Implications for Litigation
The consumer decision journey framework has many important implications for litigation. For example, it is important to consider the various types of information sources that consumers are exposed to and whether and to what extent this information affects an individual’s purchase decision. Furthermore, one can analyze the relative importance of manufacturer advertising or specific advertising claims as compared to content generated by consumers themselves. Finally, experts should carefully examine the appropriateness of analytical methods that may not allow for the richness of the products and brands that consumers may consider at various stages of the consumer decision journey.
1 P. Kotler and K. Keller, Marketing Management, 14th ed. (Prentice Hall, 2012), 172–180.

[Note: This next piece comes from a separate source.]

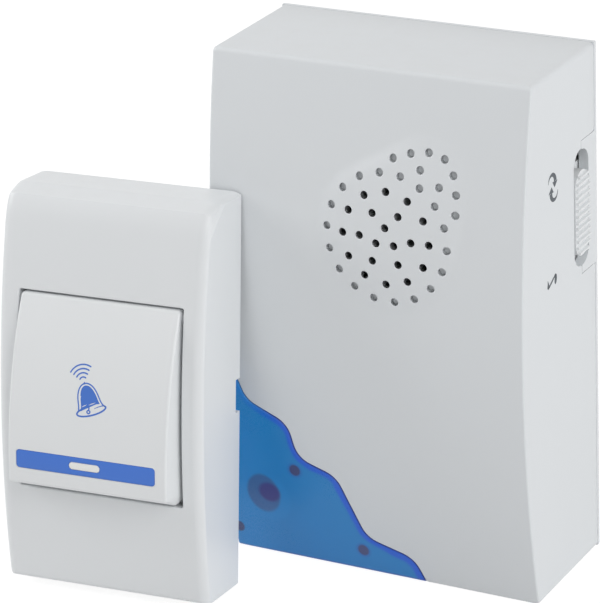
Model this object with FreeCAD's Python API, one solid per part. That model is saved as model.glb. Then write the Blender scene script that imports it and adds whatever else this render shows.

2 Kotler and Keller (2012), 172–180; D. Court et al., “The Consumer Decision Journey,” McKinsey & Company, June 1, 2009, https://www.mckinsey.com/business-functions/marketing-and-sales/our-insights/the-consumer-decision-journey (“McKinsey Consumer Journey”).
3 “The Evolution of Consumer Behavior in the Digital Age,” Medium, November 16, 2017, https://medium.com/analytics-for-humans/the-evolution-of-consumer-behavior-in-the-digital-age-917a93c15888; McKinsey Consumer Journey.
4 McKinsey Consumer Journey; R. Divol, D. Edelman, and H. Sarrazin, “Demystifying Social Media,” McKinsey Quarterly, April 1 2012, https://www.mckinsey.com/business-functions/marketing-and-sales/our-insights/demystifying-social-media.
5 Chart reproduced from McKinsey Consumer Journey, Exhibit 2.